Migration minoritaire
Mais pour rappel, l'immense majorité des migrants d'Afrique - 80% d’entre eux - tentent de trouver une vie meilleure sur le continent africain lui-même. Celles et ceux qui tentent la traversée de la Méditerranée pour gagner l'Europe sont donc une minorité. "Il s'agit d'une catégorie assez spécifique", confirme Catherine de Wenden.
"Ce sont principalement des jeunes, d'une forme de petite classe moyenne qui n'ont pas les moyens de payer un visa, mais qui sont suffisamment riches pour pouvoir tenter la migration au-delà des pays voisins, et suffisamment informés et éduqués pour connaître les attraits du continent européen, et pour ensuite pouvoir envoyer de l'argent chez eux s'ils migrent", précise-t-elle.
jop
La mer pour seule échappatoire
L'Italie, à travers notamment l'île de Lampedusa, est en première ligne pour faire face à la crise migratoire. Si bien que le président du Conseil Mario Draghi fait pression pour réclamer une "collaboration" plus intense de la Tunisie et de la Libye. Il veut que ces pays, situés à quelque 350 kilomètres des côtes européennes et d'où partent ainsi l'immense majorité des migrants, freinent les départs. L’Union européenne finance déjà leurs garde-côtes pour retenir les migrants en Afrique du Nord.
Mais malgré cela, et les risques bien connus de la Méditerranée, beaucoup de migrants sont contraints de tenter la traversée. C'est le cas d'Edmée, 28 ans, piégée en Tunisie, où elle survit depuis trois ans après y être parvenue depuis le Sierra Leone.
Cette dernière a déjà survécu à une tentative de traversée lors de laquelle des dizaines de personnes se sont noyées sous ses yeux, témoigne-t-elle dans La Matinale. Sauvée, elle a été ramenée non pas en Italie, mais en Tunisie. La mer est désormais sa seule échappatoire, et ce qui la retient aujourd'hui de tenter à nouveau sa chance, c'est le prix.

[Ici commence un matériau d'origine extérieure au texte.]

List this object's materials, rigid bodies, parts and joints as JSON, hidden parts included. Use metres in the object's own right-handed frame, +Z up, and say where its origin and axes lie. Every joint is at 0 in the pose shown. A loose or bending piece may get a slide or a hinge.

Pour elle et ses deux enfants, issus des viols qu’elle a subis en Libye comme l'immense majorité des femmes migrantes, une traversée dans des conditions précaires et dangereuses coûterait environ 9000 dinars, soit l'équivalent de 3000 francs.
En parallèle, la Tunisie voit sa propre jeunesse fuir, faute de perspectives économiques. Les Tunisiens sont la première nationalité de migrants clandestins à arriver en Italie.